By imagining a future civil war in which America fractures along similar lines as the original one, only without the emotional weight of slavery, this story allows a fresh perspective on our divisions in our country, even though it isn’t entirely clear the true issues of this war are. At the same time, the language (“insurgents”) and distance weaponry recall our real conflicts in the Middle East. By having an American character face the tactics we employ, this book allows for a more poignant understanding.
I’m glad I read it, but I’m going to have to find a light-hearted comedy to cleanse the palate. This book was bleak and I found the main character hard to sympathize with, which only made it harder.

Such a riveting and troubling story about a possible near future for Americans.
challenging dark sad tense slow-paced
Plot or Character Driven: A mix
Strong character development: Yes
Loveable characters: Yes
Diverse cast of characters: Yes
Flaws of characters a main focus: Yes
challenging dark emotional sad medium-paced
Plot or Character Driven: A mix
Strong character development: Yes
Loveable characters: Complicated
Diverse cast of characters: Yes
Flaws of characters a main focus: Yes
dark emotional informative reflective medium-paced
Plot or Character Driven: A mix
Strong character development: Yes
Loveable characters: Complicated
Diverse cast of characters: Yes
Flaws of characters a main focus: Complicated

3.5 Stars

This fell very flat for me, both on a writing and emotional level.

It's set roughly fifty to seventy years in the future, which didn't seem to have a huge impact on a story or character level. It just felt like a pointless, tacked on for a fairly important detail. There was brief mention of some newer/different technology, but it wasn't explained very well or comprehensibly to understand what their purpose was or how some of it worked.

Maybe if I had read this sooner, it would have rubbed me so wrong, but the plot of it being a second civil war just felt so myopic. Or I should say the cause of the war felt ridiculous and unrealistic. It was about the South wanting to continue to use fossil fuels. I think even when this was published, it's ridiculous to not think that race or religion or any of those issues would be a factor. Reading it now, it felt especially unrealistic. The protagonists are biracial and not white, so it's just so hard to believe that they wouldn't be experiencing any kind of oppression or racism, especially when they need to flee their home for refugee camps.

It was also hard to understand the stakes, partially because of the war and it's cause, also because of being set in the future, and just the writing itself made it feel like, okay, they're here at this camp now and they talk as if it's bad but it sounds like being there isn't really that bad? There wasn't a lot of detail or texture emotionally to make me understand how dire or not dire the plot developments were for the characters. This flatness and apathy extended to Sarat's relationship with her family members. It was just hard to get a sense of the depth of the relationships and how meaningful anything was, whether it was dialogue or a major plot development.

This just didn't land for me.
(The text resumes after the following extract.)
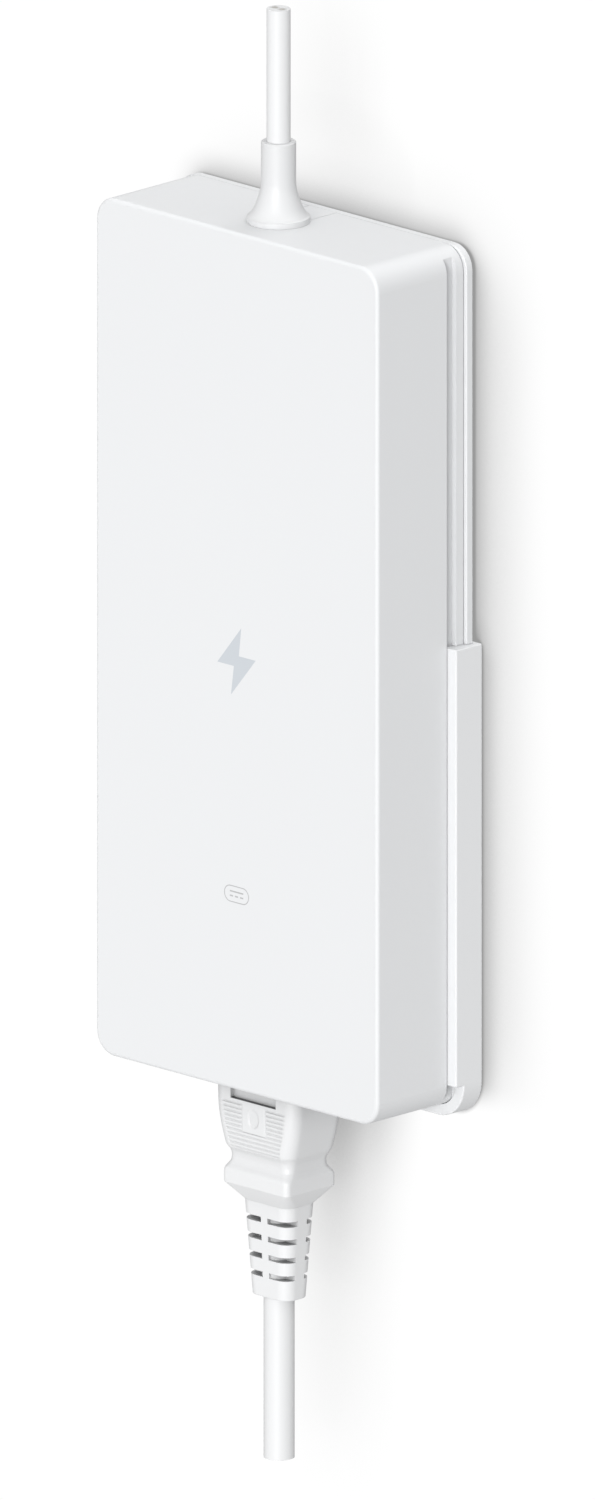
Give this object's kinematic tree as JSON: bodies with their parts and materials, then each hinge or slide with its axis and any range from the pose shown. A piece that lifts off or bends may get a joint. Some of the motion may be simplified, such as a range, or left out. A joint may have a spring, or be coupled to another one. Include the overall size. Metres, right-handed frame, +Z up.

I read through some other reviews to see if anyone else had similar issues or picked up on anything similar, but I saw complaints about it being too anti-American, so I had to stop (haha). I could have used a much stronger dose of anti-American and felt that the cause of the war made it too toothless in it's critique. Not to humble brag, but reading this was harder than reading Les Mis just because of sheer boredom with everything about it.

Not sure how to rate this book. It's a great important story, but I didn't enjoy it. This isn't a story about the future, or about climate change, or how different the world is. This is a story about war only. And it's too familiar, the title says it all - this is any and every American war.

What I liked most about this book is that it's so uncomfortable to read. Our (anti)heroine, Sarat Chestnut, is clearly fighting for the ideologically wrong side (one defending the fossil fuels that wrecked the planet). But that's irrelevant to her, because she is simply fighting for her people who were wronged.

She is arrogant, cruel, and consumed by hatred for the other side. But as a reader you empathize with her because you know that everything she has become is a product of the awful things she's seen and been through in the hands of the other side, and of indoctrination when she was very young. She never redeems herself, never changes her mind, or learns any meaningful life lessons.

In the meantime you also get to see the atrocities committed by the side fighting for the fossil fuel ban, all the massacres and torture and awful things done to human beings in the name of ideology. Either side refuses to let go, and war keeps feeding on itself, neverending.

Ultimately this story is like what war itself actually is: violent, senseless, pointless, repetitive, and sad.

A solid 3.5 stars, good but not great. It was pretty hard to identify with the Southern cause although I did find some of the plot points insightful.